Goal: Find the line containing "addStand();" and copy it exactly, along with every line after it up to and including the line containing "bpy.context.scene.collection.objects.link(empty)". Copy nothing else.
++++ Input ++++
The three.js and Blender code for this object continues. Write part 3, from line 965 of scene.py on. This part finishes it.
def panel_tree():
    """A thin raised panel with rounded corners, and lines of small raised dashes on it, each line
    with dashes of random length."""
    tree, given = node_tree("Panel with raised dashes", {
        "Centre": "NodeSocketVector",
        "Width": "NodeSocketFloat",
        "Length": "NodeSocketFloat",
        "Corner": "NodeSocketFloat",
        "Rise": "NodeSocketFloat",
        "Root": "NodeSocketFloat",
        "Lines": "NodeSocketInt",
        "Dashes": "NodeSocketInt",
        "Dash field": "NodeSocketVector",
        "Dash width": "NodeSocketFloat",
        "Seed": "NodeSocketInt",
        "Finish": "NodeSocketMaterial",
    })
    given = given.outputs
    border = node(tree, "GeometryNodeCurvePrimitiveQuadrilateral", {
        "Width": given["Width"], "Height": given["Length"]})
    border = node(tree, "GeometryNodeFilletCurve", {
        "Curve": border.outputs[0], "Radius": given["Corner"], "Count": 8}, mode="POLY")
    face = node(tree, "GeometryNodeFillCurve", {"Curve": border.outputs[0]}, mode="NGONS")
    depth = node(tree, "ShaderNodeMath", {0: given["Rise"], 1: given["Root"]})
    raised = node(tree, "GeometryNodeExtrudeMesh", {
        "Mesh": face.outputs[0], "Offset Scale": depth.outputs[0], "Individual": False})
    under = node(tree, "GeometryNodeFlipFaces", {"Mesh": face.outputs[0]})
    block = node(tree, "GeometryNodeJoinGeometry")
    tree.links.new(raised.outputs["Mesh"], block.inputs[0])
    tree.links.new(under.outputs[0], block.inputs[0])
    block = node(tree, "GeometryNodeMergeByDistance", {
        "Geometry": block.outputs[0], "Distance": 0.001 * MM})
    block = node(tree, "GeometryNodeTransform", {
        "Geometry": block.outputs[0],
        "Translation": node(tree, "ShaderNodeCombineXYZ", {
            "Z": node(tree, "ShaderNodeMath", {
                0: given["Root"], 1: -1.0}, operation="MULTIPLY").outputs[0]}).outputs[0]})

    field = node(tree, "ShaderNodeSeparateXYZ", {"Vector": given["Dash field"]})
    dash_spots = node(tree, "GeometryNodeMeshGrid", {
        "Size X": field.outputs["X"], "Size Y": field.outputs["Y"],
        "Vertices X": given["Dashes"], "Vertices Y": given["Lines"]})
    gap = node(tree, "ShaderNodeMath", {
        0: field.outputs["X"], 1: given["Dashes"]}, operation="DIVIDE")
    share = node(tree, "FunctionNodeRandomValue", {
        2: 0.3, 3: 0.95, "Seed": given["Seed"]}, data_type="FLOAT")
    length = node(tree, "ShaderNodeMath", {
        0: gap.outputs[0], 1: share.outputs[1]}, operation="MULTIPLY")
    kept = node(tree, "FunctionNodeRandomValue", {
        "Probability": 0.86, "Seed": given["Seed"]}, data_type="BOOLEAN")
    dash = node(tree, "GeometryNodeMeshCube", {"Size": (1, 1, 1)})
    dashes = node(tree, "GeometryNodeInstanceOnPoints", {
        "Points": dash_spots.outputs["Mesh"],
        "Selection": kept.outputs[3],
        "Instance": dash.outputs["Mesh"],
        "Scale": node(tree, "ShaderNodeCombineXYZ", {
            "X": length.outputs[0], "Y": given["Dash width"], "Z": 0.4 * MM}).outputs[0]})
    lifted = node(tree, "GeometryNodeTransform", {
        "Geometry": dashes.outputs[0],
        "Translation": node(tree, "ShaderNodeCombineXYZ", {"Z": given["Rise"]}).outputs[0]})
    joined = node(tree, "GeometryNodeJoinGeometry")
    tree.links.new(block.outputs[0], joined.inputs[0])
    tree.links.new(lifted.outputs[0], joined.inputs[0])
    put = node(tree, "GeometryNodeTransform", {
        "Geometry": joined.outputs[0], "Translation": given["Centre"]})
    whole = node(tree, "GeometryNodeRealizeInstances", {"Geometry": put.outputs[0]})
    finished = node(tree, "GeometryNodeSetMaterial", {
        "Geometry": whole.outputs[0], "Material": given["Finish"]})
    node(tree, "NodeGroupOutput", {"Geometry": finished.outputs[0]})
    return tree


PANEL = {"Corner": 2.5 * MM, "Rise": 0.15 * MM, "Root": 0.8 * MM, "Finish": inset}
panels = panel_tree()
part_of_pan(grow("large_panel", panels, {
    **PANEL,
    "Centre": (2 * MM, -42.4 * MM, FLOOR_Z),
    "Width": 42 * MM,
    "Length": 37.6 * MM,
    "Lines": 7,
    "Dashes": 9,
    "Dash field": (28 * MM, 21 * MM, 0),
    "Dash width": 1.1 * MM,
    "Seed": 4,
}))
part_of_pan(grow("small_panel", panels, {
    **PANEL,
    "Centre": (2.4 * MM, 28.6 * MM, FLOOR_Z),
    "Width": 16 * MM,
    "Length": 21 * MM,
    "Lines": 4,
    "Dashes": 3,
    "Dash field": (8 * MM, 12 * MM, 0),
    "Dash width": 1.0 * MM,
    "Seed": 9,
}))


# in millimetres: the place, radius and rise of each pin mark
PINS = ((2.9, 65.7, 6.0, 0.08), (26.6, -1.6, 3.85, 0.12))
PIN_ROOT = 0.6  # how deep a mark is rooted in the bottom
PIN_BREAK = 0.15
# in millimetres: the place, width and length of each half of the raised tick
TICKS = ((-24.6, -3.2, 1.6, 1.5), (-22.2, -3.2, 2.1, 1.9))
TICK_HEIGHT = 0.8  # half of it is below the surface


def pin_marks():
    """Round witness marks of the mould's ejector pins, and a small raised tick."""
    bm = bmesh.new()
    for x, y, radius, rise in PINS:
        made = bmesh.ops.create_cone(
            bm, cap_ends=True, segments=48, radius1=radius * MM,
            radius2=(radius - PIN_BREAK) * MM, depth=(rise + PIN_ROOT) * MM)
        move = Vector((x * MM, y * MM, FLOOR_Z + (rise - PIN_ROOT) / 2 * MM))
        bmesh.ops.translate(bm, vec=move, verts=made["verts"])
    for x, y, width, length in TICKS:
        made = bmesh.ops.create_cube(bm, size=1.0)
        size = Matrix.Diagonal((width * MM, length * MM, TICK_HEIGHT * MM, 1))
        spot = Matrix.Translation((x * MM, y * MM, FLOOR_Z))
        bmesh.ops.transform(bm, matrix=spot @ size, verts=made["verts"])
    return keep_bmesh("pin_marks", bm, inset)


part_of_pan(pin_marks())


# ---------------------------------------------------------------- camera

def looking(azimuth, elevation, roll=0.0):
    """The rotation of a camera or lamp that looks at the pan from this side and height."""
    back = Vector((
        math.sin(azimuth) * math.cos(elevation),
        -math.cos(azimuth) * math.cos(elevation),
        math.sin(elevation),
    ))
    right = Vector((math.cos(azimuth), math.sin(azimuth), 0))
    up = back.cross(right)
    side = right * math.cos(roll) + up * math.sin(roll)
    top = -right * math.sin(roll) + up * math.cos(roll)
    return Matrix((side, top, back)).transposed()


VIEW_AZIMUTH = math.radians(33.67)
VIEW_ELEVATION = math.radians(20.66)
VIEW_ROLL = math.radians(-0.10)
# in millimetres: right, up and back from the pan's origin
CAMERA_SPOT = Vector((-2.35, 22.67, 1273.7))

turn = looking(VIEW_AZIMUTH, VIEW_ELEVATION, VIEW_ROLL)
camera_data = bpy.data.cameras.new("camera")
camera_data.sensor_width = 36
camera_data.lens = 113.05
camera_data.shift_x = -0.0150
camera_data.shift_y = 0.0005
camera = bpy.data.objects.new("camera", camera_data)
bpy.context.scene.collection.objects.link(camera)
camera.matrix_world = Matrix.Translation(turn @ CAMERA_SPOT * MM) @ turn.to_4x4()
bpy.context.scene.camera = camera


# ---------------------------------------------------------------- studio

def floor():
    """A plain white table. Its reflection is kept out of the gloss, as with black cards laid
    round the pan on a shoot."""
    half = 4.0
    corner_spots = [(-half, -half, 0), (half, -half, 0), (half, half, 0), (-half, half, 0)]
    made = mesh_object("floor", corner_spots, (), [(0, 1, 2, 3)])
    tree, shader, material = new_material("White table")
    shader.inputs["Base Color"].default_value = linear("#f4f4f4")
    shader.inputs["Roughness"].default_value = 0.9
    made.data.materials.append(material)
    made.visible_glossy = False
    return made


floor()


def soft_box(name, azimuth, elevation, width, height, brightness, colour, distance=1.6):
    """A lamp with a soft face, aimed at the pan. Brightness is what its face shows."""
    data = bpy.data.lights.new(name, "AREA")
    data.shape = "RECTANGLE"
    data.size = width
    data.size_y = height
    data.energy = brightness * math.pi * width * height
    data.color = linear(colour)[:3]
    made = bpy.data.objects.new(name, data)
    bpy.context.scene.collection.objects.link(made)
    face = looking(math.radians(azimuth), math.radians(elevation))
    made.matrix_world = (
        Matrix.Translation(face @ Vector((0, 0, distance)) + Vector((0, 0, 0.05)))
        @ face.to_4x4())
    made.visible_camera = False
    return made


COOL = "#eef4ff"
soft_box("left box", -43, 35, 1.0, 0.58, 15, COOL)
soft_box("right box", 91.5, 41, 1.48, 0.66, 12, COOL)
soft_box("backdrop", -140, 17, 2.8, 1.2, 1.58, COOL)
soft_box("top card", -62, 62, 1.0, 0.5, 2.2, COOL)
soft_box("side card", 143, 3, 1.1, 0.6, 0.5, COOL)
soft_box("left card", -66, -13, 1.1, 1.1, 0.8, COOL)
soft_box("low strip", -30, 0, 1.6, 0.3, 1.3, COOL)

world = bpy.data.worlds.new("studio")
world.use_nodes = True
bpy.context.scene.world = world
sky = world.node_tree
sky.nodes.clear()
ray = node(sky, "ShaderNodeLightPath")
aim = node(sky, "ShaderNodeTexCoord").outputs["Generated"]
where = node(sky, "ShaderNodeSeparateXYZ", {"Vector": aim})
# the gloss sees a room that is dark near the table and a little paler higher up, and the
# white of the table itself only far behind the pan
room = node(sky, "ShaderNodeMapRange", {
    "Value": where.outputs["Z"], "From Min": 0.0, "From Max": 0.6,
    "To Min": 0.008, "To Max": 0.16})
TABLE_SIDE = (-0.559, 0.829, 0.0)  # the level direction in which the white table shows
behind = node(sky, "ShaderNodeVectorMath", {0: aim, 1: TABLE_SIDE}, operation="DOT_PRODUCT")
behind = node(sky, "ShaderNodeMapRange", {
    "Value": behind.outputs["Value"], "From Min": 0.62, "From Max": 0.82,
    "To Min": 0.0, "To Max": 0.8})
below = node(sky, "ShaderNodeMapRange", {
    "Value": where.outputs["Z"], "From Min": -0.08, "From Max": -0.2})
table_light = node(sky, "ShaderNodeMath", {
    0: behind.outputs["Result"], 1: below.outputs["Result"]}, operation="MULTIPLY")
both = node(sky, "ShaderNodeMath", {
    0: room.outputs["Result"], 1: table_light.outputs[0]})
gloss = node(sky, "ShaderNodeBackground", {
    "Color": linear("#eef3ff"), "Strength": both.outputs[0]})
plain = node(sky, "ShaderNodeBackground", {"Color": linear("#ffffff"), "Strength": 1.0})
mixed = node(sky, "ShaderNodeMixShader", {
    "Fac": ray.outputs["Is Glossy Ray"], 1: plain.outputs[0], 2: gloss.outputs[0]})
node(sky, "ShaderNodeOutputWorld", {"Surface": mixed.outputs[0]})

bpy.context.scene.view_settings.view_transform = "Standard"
++++
++++ Input ++++
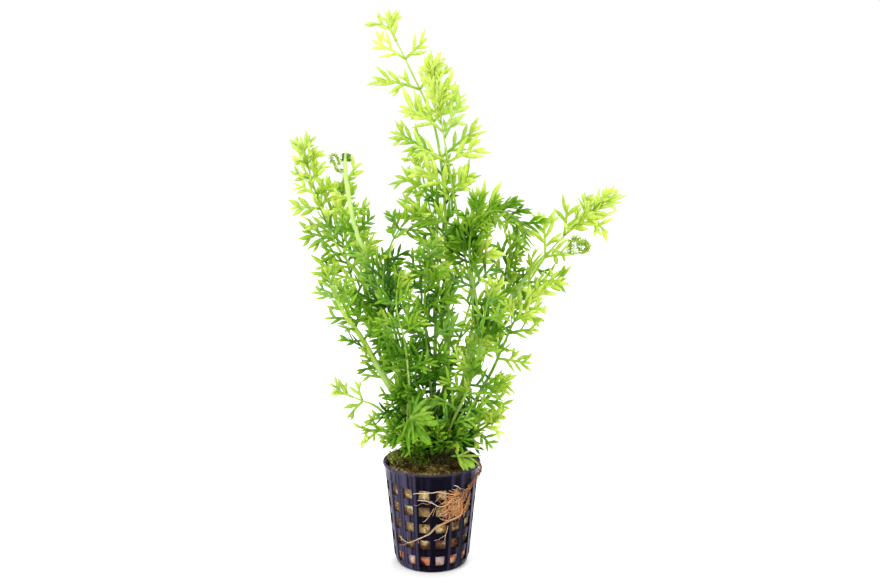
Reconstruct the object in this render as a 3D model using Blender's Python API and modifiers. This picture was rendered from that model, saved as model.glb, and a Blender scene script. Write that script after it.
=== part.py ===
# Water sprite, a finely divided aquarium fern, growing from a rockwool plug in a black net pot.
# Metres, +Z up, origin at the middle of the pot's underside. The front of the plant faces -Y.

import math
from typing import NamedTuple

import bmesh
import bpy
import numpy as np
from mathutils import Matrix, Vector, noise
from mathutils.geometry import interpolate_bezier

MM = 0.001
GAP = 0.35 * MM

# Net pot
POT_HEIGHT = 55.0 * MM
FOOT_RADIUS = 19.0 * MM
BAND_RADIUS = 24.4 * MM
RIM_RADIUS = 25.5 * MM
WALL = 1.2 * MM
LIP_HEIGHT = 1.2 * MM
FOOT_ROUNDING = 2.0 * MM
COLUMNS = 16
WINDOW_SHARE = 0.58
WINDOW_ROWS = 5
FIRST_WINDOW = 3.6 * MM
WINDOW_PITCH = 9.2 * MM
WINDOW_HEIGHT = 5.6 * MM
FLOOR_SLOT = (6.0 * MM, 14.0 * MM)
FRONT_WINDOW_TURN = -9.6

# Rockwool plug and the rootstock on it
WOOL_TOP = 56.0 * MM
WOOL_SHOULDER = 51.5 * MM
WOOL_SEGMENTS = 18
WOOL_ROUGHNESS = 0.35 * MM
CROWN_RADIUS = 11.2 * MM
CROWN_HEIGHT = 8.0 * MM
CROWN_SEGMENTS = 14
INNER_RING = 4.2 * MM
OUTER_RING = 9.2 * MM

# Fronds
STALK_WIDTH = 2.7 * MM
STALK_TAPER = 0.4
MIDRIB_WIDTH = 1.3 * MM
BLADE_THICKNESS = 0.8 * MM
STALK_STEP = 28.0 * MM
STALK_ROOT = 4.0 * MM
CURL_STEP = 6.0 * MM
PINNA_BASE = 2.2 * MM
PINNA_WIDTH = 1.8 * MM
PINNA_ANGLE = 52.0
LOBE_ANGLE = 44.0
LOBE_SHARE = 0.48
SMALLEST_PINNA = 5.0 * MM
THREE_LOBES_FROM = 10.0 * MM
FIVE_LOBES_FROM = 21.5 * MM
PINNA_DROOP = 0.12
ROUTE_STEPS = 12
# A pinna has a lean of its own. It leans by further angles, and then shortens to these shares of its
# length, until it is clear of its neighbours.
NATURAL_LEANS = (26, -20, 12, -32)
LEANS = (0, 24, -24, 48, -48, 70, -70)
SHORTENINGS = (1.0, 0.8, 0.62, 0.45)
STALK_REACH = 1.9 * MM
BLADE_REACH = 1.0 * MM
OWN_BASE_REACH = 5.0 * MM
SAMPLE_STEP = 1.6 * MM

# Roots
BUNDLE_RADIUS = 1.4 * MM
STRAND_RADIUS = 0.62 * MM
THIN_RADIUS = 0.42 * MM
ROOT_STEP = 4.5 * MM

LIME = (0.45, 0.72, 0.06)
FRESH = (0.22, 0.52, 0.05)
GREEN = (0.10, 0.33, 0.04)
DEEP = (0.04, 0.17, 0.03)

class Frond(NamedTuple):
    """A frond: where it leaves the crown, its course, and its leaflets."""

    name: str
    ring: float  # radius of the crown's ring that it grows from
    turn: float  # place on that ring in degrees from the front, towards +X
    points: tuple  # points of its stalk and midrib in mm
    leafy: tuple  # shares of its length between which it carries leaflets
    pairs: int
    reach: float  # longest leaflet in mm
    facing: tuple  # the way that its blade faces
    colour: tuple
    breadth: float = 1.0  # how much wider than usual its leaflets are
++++
++++ Input ++++
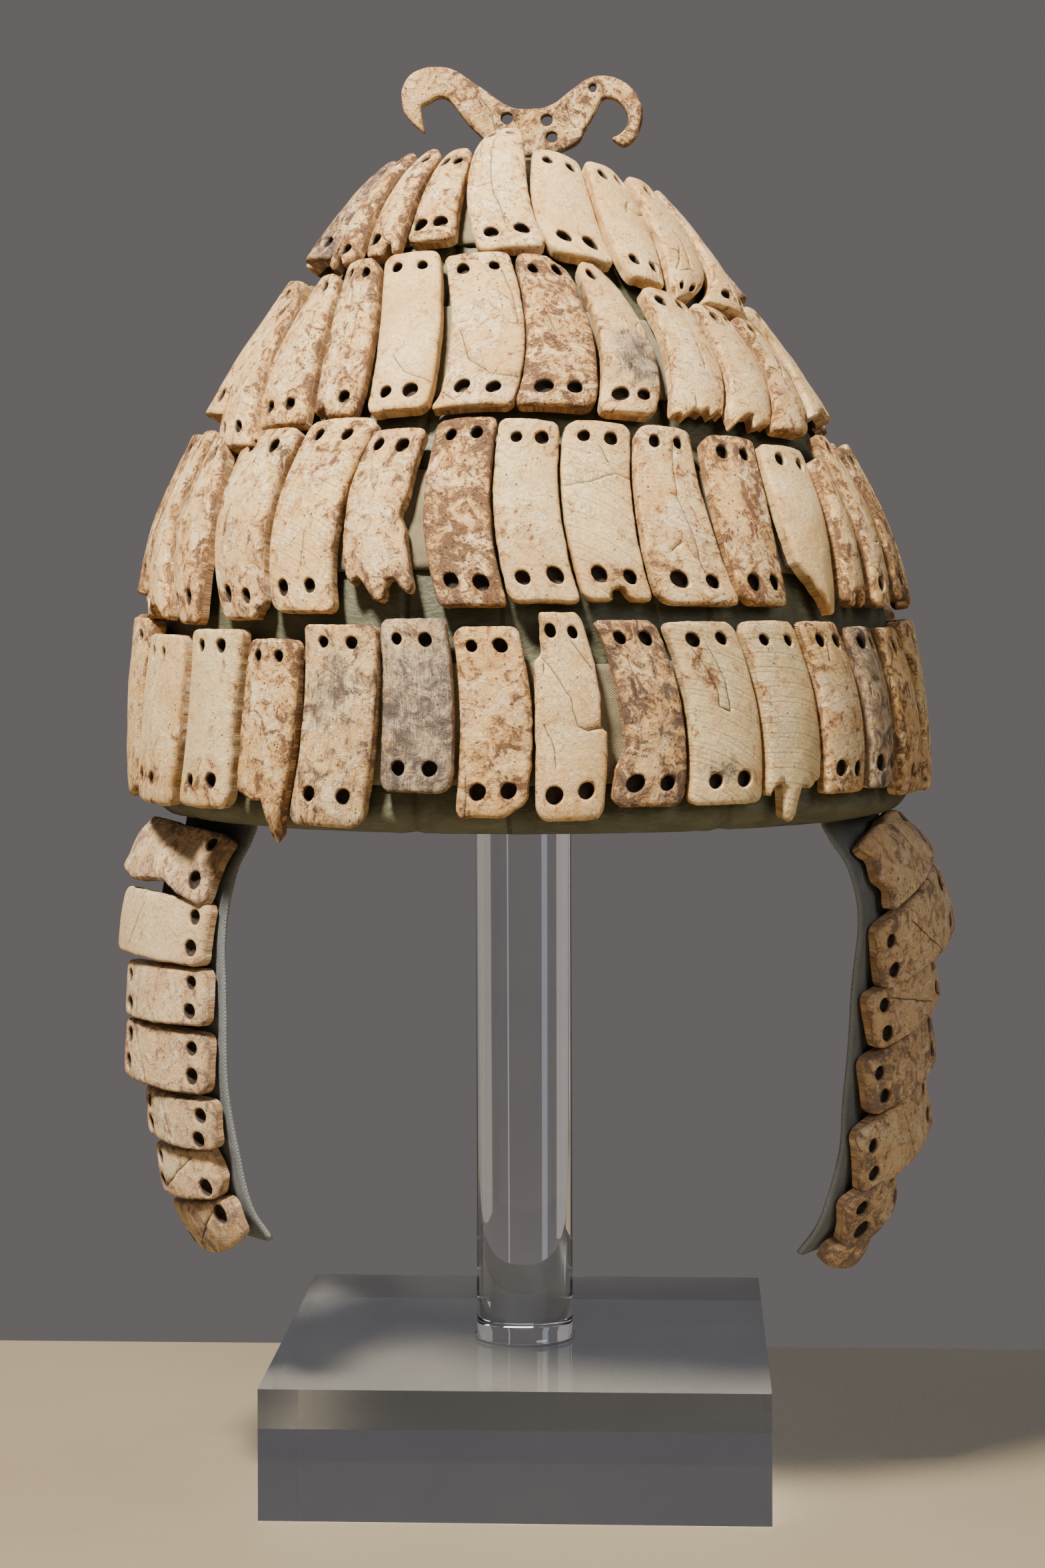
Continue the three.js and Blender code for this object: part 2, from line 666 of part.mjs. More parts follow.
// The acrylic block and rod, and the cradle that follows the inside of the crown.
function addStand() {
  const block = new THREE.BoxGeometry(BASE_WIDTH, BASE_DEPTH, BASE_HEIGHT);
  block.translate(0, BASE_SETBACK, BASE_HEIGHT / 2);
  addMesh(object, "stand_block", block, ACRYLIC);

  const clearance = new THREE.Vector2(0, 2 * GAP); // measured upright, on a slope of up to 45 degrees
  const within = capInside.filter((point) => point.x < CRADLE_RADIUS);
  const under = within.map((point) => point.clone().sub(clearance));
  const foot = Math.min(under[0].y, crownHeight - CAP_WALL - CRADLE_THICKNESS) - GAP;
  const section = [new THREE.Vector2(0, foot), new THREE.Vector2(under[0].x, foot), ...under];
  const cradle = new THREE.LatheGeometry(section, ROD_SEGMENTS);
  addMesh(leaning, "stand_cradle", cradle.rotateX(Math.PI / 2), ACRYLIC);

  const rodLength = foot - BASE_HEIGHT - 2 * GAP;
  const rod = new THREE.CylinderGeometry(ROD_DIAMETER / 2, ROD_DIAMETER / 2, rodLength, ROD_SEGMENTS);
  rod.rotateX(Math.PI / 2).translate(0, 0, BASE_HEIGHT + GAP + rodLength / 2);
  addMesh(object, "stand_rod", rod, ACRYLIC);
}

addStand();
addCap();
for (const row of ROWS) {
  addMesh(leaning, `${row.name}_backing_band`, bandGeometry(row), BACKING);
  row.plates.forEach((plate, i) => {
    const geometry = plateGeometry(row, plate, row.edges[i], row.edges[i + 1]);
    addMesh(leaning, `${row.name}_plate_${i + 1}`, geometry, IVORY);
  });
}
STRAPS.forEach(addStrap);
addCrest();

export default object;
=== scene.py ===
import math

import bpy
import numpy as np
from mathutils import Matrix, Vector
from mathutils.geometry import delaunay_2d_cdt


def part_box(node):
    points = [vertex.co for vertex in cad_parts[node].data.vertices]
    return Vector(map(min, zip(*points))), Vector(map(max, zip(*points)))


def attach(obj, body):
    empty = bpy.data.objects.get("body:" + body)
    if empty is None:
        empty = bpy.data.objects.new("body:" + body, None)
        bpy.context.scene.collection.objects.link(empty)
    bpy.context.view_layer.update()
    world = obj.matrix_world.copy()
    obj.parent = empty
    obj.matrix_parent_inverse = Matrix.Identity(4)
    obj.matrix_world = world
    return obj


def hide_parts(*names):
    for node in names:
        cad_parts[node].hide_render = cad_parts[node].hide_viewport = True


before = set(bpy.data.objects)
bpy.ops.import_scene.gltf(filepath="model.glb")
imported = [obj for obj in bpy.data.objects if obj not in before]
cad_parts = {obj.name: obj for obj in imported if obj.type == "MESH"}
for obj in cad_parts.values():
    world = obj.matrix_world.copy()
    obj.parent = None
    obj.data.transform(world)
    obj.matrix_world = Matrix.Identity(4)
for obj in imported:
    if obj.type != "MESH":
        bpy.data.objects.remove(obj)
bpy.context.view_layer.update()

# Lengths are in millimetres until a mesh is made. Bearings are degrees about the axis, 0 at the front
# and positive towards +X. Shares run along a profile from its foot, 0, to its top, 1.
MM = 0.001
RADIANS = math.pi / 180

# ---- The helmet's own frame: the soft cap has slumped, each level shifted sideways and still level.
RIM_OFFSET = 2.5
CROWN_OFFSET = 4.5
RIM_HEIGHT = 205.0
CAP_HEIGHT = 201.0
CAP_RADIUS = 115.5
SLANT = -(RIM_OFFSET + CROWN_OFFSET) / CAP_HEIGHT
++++
Exercise response:
addStand();
addCap();
for (const row of ROWS) {
  addMesh(leaning, `${row.name}_backing_band`, bandGeometry(row), BACKING);
  row.plates.forEach((plate, i) => {
    const geometry = plateGeometry(row, plate, row.edges[i], row.edges[i + 1]);
    addMesh(leaning, `${row.name}_plate_${i + 1}`, geometry, IVORY);
  });
}
STRAPS.forEach(addStrap);
addCrest();

export default object;
=== scene.py ===
import math

import bpy
import numpy as np
from mathutils import Matrix, Vector
from mathutils.geometry import delaunay_2d_cdt


def part_box(node):
    points = [vertex.co for vertex in cad_parts[node].data.vertices]
    return Vector(map(min, zip(*points))), Vector(map(max, zip(*points)))


def attach(obj, body):
    empty = bpy.data.objects.get("body:" + body)
    if empty is None:
        empty = bpy.data.objects.new("body:" + body, None)
        bpy.context.scene.collection.objects.link(empty)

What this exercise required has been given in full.